Cash in the Business Context
One area of daily life from which the use of cash as a means of payment has almost completely disappeared is business transactions. Anyone who has come into contact with accounting in any form as part of a business activity will be happy about the possibility of digital transactions, as these significantly reduce the effort involved and also enable a better overview and better documentation. It remains to be seen whether this development will also transfer to the everyday lives of consumers.
No per-transaction fee, predictable handling costs, immediate settlement, no chargebacks
1.5–3.5% processing fees per transaction, easier accounting, better documentation, but costly on small-value sales
Small Businesses and the Cost of Going Cashless
While digital payments offer clear advantages for accounting and record-keeping, the transition is not without costs for small businesses. Payment processing fees, which typically range from 1.5 to 3.5 percent of each transaction plus a fixed per-transaction fee, represent a meaningful expense for businesses operating on thin margins. For a small cafe selling a two-euro coffee, a thirty-cent transaction fee represents a fifteen percent charge on the payment processing alone.
Cash, by contrast, carries no per-transaction processing fee. While it introduces costs related to handling, counting, depositing, and security, many small business owners consider these costs more manageable and predictable than the cumulative impact of card processing fees. This economic reality explains why some small businesses continue to prefer cash or impose minimum transaction amounts for card payments.
The payment processing industry is evolving to address these concerns, with new entrants offering lower fees and more transparent pricing. However, until the economics of small-value digital transactions improve, cash is likely to retain a practical advantage for certain categories of small business.
Conclusion
It is quite conceivable that cash will cease to exist as a payment method in the future, as alternatives such as cryptocurrencies or digital currencies offer comparable advantages. At the same time, it can be said that there are hardly any significant reasons why states or central banks should currently ban the use of cash. The most likely scenario therefore seems to be that the importance of physical cash will steadily decline and that the lack of use within society will ultimately lead to this form of payment no longer being offered. Before this point can be reached, however, extensive investment in digital infrastructure and cyber security will be required. Once a sufficient infrastructure standard has been achieved and the majority of the population is familiar with digital payment methods, it is conceivable that an environment will establish itself in which cash is no longer used as a means of payment.
The transition away from cash is not merely a technological or economic question -- it is a societal one that touches on privacy, inclusion, resilience, and the fundamental relationship between individuals and the institutions that manage their money. A thoughtful approach recognizes that the optimal pace and scope of this transition will vary across countries and communities, and that the continued availability of cash serves as both a practical safety net and a principled safeguard until the alternatives can demonstrably serve all members of society with equal reliability, accessibility, and respect for individual autonomy.

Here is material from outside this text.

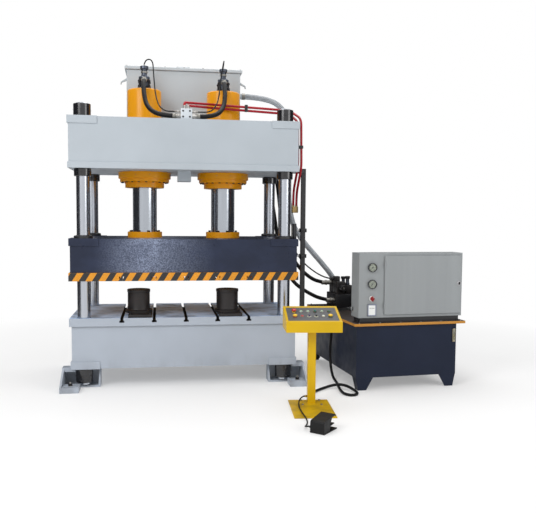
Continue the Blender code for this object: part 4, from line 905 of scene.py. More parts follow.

Frequently Asked Questions
What are the main advantages of keeping cash as a payment option?
Cash provides three properties no digital payment method has fully replicated: transaction finality (clear ownership at every point), budget enforceability (you can only spend what you physically possess), and payer anonymity (no personal information recorded). Beyond these, cash functions as a crisis-proof payment method during power outages, cyberattacks, and banking failures — scenarios where electronic payment systems become temporarily unavailable. These characteristics make cash both a practical tool and a principled safeguard.
How does cash help people manage their spending compared to digital payments?

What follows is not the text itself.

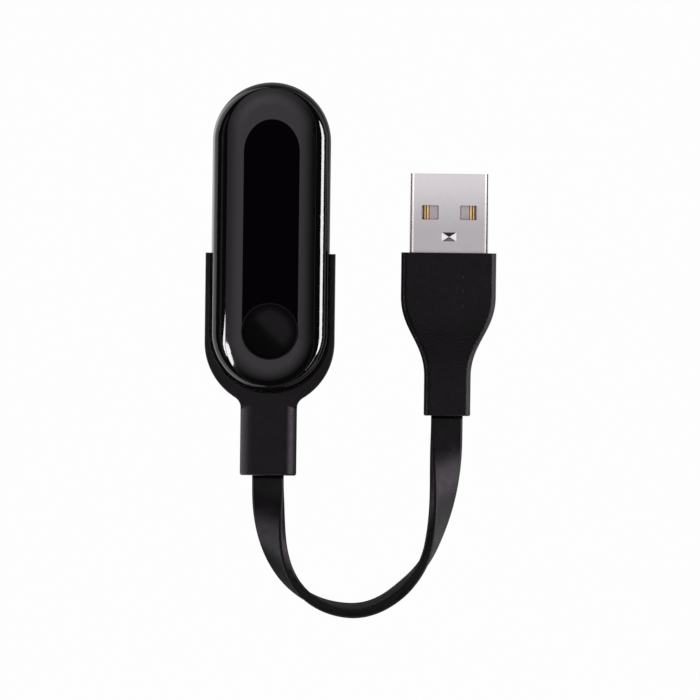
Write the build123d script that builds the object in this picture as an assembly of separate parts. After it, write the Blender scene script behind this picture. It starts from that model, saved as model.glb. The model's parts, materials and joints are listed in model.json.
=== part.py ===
from build123d import *
import math
import os

# Fitness tracker module in its charging cradle, with a short flat cable and a USB-A plug.
# Millimetres. X across the tracker, Y along it (towards the open end of the cradle), Z up.
# Origin: centre of the cradle and tracker, on the surface that they stand on.
os.makedirs("parts", exist_ok=True)

# ---- Driving dimensions: tracker module (the capsule) ----
CAPSULE_HALF_WIDTH = 8.95
CAPSULE_FOOT_Y = -17.2
CAPSULE_HEAD_Y = 29.7
CAPSULE_BOTTOM_Z = 3.2
CAPSULE_TOP_Z = 14.3
UNDERSIDE_ROUNDING = 2.0

GROOVE_LOW_Z = 7.6
GROOVE_HIGH_Z = 8.8
GROOVE_DEPTH = 0.7
PARTING_Z = 8.2
SIDE_DRAFT = 0.2
SHOULDER_START_Z = 11.9
SHOULDER_END_Z = 14.1
SHOULDER_TURN = 72.0
SHOULDER_SECTIONS = 7
PLATEAU_HALF_WIDTH = 6.74
PLATEAU_END_INSET = 0.85

LENS_HALF_WIDTH = 6.7
LENS_END_INSET = 0.89
LENS_BOTTOM_Z = 13.0
LENS_EDGE_Z = 14.1
LENS_CROWN_WIDTH = 2.4
LENS_SECTIONS = 5
LENS_GAP = 0.02
LEDGE_HALF_WIDTH = 5.6
LEDGE_TOP_Z = 12.9
LEDGE_BOTTOM_Z = 12.1

BUTTON_Y = -8.0
BUTTON_RADIUS = 4.35
BUTTON_DEPTH = 0.6

CAVITY_HALF_WIDTH = 7.4
CAVITY_FLOOR_Z = 4.2

GASKET_OUTER_HALF_WIDTH = 8.05
GASKET_INNER_HALF_WIDTH = 7.6
GASKET_LOW_Z = 8.0
GASKET_HIGH_Z = 8.4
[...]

Research in behavioral economics documents the "pain of paying" — the psychological discomfort when parting with money — which is significantly stronger with physical cash than digital payments. Consumers spend 12-18% more when using credit cards versus cash. The tangible loss of handing over banknotes creates a natural spending brake that digital methods abstract away. Methods like envelope budgeting, which allocate physical cash to specific categories, leverage this effect for disciplined financial management.

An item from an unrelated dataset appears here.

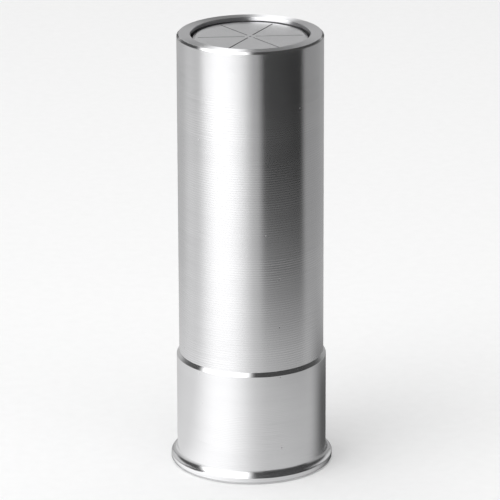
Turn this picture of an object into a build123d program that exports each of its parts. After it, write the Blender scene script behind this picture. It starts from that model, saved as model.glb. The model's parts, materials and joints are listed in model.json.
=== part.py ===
from build123d import *

import os
from math import asin, cos, radians, sin

# Cartridge-shaped take-apart puzzle vault, closed and ready to be pulled apart.
#
# A rimmed head carries a fixed vault core. The hull sleeve slides over that core and is held by
# a bayonet. Loose lock pins in the head drop into a fluted tumbler that turns with the sleeve,
# so the sleeve turns only while the pins are flung outwards. The core's lid is the six-line disc
# at the top. Millimetres, +Z up, origin at the middle of the base. The sleeve stands at its open
# angle, and the lock pins are held out.

os.makedirs("parts", exist_ok=True)

# ---- driving dimensions -------------------------------------------------------------------
HULL_R = 15.0  # outside of the hull sleeve
OVERALL_H = 91.8
HEAD_R = 15.54
RIM_R = 16.83
RIM_EDGE_H = 1.4  # the rim's straight outer edge, below the cove
SEAM_Z = 23.85  # where the sleeve's shoulder sits on the head

# ---- edges, gaps and cuts -----------------------------------------------------------------
EDGE_BREAK = 0.15
LEAD_IN = 0.3
FIT_GAP = 0.02  # between pieces that are assembled and stay still
PRESS_GAP = 0.01  # on the radius of pins that are pressed in
RUN_GAP = 0.05  # axial play between pieces that turn on each other
WASHER_GAP = 0.1  # on the radius of the washers
CUT_OVER = 1.0  # how far a cut runs past the surface it opens
NEAR = 0.01  # how close a size has to be to pick an edge by it

# ---- head ---------------------------------------------------------------------------------
HEAD_CHAMFER = (0.54, 0.8)  # radial, axial
BASE_ROUND = 0.3
FLOOR_Z = 6.5
HEAD_BORE_R = 13.6
HEAD_GROOVE_R = 14.42
HEAD_GROOVE_Z = (22.3, 23.3)
REGISTER_DEPTH = 0.5  # of the recess that centres the core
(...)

What infrastructure is needed before society could go fully cashless?
A cashless society requires comprehensive cybersecurity protecting personal data and transaction integrity, reliable internet and power infrastructure with minimal failures, universal digital literacy across all demographic groups, and affordable access to devices and banking services for all citizens. The transition also carries significant costs — not just in technology investment, but in addressing the digital divide that could exclude elderly, low-income, and disabled populations from economic participation.
Why do some countries resist the cashless transition more than others?
Cultural and historical factors play a major role alongside technological readiness. Germany remains one of the most cash-dependent developed economies due to cultural preferences, privacy concerns, and historical distrust of centralized financial control rooted in experiences with totalitarian regimes. Meanwhile, China achieved remarkable mobile payment penetration through market-driven convenience rather than government mandate. Sweden, despite being highly cashless, has faced legislative pushback to protect vulnerable populations. Each country's path reflects unique social, political, and economic conditions.
Is cash elimination necessary to combat financial crime?
The assumption that eliminating cash would reduce crime is empirically doubtful. Those who prefer cash for illicit purposes would likely switch to other fiat currencies or cryptocurrencies, which offer comparable anonymity with additional benefits like lower storage costs and difficulty of theft. Meanwhile, the privacy that cash provides is valued by many law-abiding citizens as a fundamental right — the ability to transact without generating records analyzed by corporations or government agencies. The crime-reduction argument alone does not justify the significant trade-offs of full cash elimination.